I wrote recently about spray-on nanocomputers. Now, according to the Associated Press, a team of chemists at the University of California, San Diego (UCSD) has developed minuscule grains of silicon able to self-assembly and to sense their environment, paving the way for future nanorobots.
The particles can identify and surround drops of oil or other pollutants in water, according to the researchers at the University of California, San Diego.
And they hope the research could be a first step to developing minute robots for use in medicine, pollution monitoring and even bioterrorism surveillance.
"This is a key development in what we hope will one day make possible the development of robots the size of a grain of sand," Michael Sailor, leader of the research team, said in a statement.

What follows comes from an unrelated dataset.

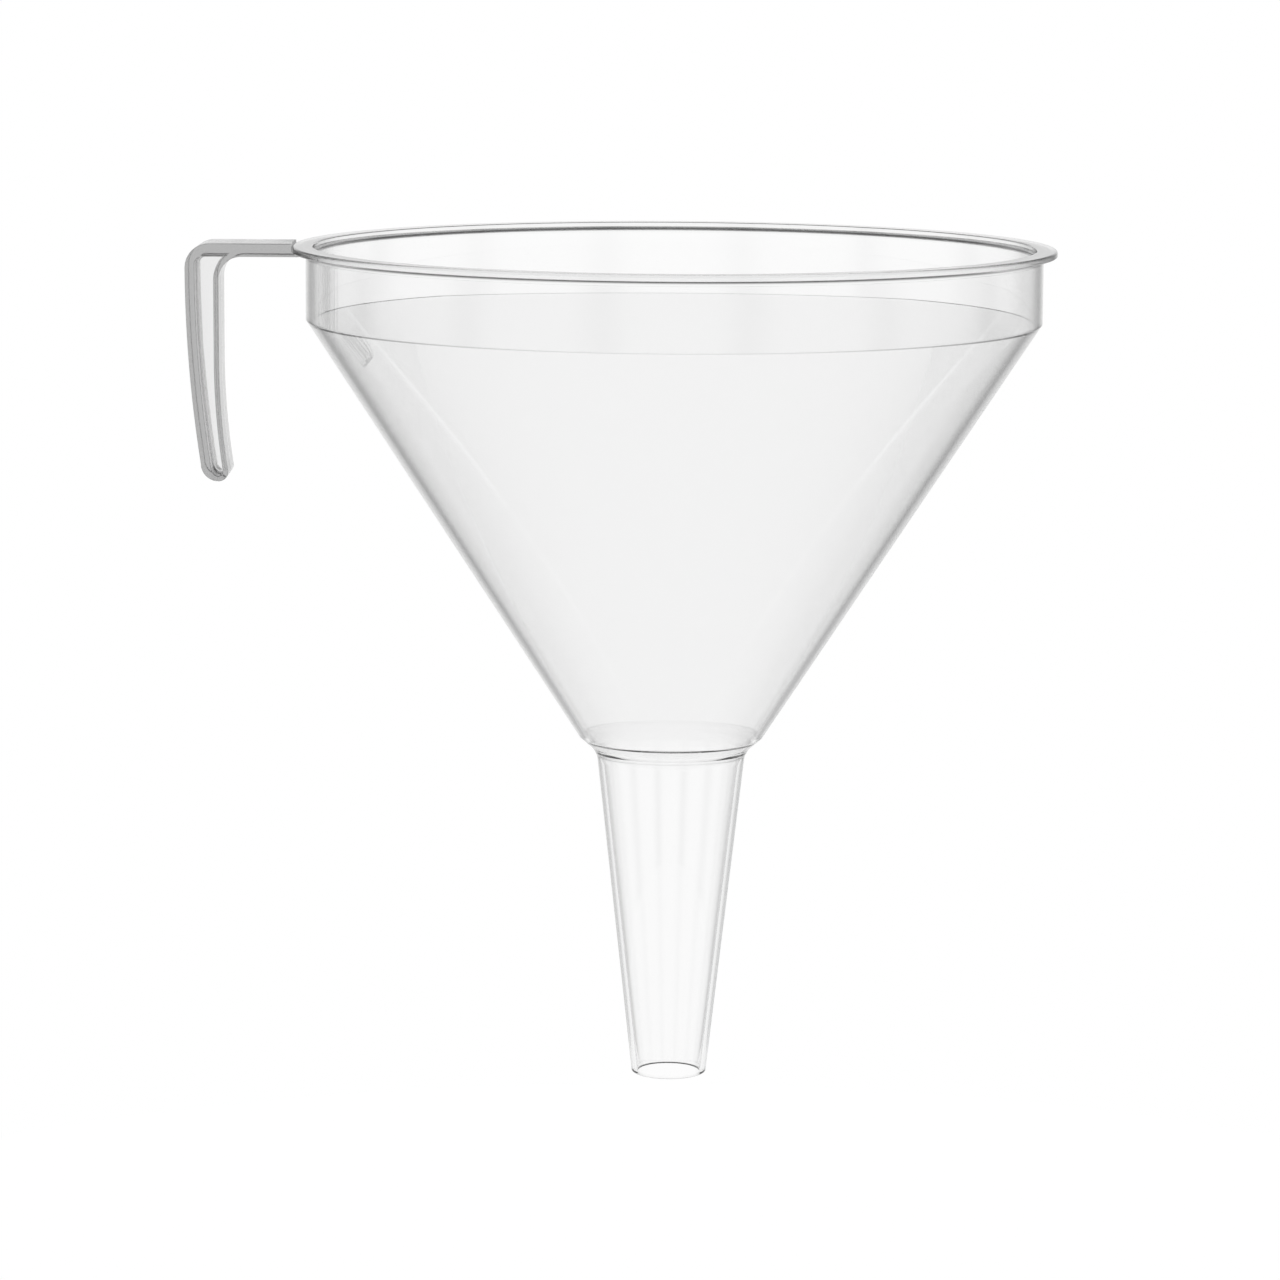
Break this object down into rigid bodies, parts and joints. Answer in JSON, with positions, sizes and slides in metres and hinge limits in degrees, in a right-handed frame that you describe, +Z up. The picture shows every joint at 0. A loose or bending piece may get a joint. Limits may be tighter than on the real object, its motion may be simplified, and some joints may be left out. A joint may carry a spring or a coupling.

This UCSD news release tells us more.
To create the smart dust, the researchers use chemicals to etch one side of a silicon chip, similar to the chips used in computers, generating a colored mirrored surface with tiny pores. They make this porous surface water repellent, or hydrophobic, by allowing a chemical that is hydrophobic to bind to it. They then etch the other side of the chip to create a porous reflective surface of a different color and expose the surface to air so that it becomes hydrophilic, or attractive to water.
Here is a small image of smart dust particles surrounding a drop of hydrophobic liquid in water (Credit: Jamie Link, UCSD).
[Note: A much larger image (2048 x 1536 pixels) is available from this UCSD location.]
Jamie Link, a graduate student [and member of the research team] says the dual-sided particles have the additional benefit of being able to collect at a target and then self-assemble into a larger, more visible reflector that can be seen from a distance.
It seems we're getting closer everyday from these "robots the size of a grain of sand."